+++ DATA EXCERPT

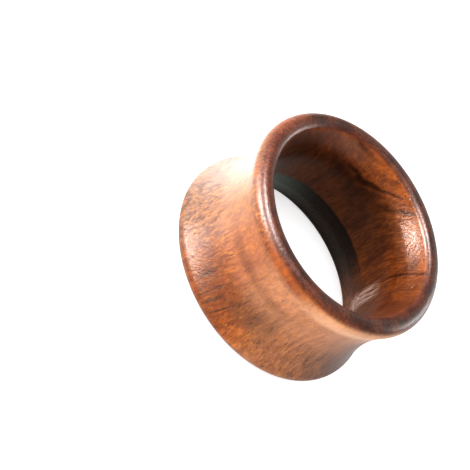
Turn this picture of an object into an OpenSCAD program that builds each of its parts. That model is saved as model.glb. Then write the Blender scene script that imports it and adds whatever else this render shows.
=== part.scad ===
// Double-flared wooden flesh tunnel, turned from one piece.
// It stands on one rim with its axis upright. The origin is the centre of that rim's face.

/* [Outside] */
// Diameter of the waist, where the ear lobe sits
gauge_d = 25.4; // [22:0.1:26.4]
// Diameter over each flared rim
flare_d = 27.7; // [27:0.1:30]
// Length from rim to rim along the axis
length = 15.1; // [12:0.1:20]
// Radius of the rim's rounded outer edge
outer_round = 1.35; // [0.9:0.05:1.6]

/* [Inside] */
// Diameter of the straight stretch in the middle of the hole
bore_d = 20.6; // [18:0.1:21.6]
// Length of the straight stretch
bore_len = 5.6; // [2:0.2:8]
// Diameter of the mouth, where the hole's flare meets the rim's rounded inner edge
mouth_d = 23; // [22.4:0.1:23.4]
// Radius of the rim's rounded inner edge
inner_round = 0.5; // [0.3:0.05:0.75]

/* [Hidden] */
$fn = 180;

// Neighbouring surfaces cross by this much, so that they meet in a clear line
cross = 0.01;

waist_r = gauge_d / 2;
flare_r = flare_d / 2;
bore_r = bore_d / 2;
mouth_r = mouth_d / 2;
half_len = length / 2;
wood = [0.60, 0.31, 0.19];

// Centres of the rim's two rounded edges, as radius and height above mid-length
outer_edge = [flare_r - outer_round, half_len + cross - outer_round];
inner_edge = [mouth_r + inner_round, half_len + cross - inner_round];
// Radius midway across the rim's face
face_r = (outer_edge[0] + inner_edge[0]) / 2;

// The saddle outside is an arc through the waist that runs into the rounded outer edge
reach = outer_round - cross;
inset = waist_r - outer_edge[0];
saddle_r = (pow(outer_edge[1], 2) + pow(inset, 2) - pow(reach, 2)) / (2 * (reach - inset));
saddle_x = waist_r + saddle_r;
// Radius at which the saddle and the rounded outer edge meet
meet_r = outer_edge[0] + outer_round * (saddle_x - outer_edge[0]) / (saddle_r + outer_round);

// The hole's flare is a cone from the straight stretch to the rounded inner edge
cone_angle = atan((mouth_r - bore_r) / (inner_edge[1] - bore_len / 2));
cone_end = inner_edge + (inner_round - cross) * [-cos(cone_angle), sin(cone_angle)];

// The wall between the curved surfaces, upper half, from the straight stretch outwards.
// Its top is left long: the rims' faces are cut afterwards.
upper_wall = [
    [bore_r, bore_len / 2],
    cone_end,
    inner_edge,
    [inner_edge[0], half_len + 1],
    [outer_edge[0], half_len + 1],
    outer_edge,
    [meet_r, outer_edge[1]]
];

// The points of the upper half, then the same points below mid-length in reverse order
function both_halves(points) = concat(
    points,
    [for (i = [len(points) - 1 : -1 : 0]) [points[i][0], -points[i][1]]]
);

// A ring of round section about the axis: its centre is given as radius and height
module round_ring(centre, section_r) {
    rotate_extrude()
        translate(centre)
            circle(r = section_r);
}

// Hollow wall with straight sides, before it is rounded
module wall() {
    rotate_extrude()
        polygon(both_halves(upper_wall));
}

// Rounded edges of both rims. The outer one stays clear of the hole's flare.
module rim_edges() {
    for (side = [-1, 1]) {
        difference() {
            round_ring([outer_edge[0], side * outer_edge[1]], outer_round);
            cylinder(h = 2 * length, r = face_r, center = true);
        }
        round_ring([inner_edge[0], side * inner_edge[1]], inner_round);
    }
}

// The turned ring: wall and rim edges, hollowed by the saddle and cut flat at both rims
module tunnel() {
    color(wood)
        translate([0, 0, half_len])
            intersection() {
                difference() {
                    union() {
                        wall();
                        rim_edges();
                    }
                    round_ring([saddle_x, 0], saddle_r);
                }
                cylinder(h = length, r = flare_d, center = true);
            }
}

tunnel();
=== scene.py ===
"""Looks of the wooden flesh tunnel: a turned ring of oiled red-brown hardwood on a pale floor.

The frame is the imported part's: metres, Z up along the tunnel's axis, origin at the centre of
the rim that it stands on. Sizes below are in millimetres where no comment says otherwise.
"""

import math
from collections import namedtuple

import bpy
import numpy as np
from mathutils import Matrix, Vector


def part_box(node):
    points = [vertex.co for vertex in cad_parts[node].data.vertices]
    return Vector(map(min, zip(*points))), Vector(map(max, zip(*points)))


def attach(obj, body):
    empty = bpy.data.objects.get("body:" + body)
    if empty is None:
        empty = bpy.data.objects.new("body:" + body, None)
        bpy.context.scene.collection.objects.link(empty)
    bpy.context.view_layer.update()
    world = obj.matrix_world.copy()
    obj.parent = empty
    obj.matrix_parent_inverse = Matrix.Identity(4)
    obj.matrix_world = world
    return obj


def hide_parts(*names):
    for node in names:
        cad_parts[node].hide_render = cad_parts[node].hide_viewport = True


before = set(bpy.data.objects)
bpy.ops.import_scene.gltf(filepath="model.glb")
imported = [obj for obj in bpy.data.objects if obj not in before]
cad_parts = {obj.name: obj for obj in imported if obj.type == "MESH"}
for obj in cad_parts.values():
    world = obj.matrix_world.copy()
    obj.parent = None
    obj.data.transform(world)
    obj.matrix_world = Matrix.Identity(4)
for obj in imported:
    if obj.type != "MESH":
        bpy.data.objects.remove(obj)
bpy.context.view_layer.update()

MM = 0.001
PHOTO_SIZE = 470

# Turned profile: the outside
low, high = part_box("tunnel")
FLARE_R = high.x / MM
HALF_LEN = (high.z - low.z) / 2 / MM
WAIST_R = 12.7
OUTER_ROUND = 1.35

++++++

From the line with "the hole's flare." through the line with "points = [vertex.co", set down every line exactly and nothing besides.

// Rounded edges of both rims. The outer one stays clear of the hole's flare.
module rim_edges() {
    for (side = [-1, 1]) {
        difference() {
            round_ring([outer_edge[0], side * outer_edge[1]], outer_round);
            cylinder(h = 2 * length, r = face_r, center = true);
        }
        round_ring([inner_edge[0], side * inner_edge[1]], inner_round);
    }
}

// The turned ring: wall and rim edges, hollowed by the saddle and cut flat at both rims
module tunnel() {
    color(wood)
        translate([0, 0, half_len])
            intersection() {
                difference() {
                    union() {
                        wall();
                        rim_edges();
                    }
                    round_ring([saddle_x, 0], saddle_r);
                }
                cylinder(h = length, r = flare_d, center = true);
            }
}

tunnel();
=== scene.py ===
"""Looks of the wooden flesh tunnel: a turned ring of oiled red-brown hardwood on a pale floor.

The frame is the imported part's: metres, Z up along the tunnel's axis, origin at the centre of
the rim that it stands on. Sizes below are in millimetres where no comment says otherwise.
"""

import math
from collections import namedtuple

import bpy
import numpy as np
from mathutils import Matrix, Vector


def part_box(node):
    points = [vertex.co for vertex in cad_parts[node].data.vertices]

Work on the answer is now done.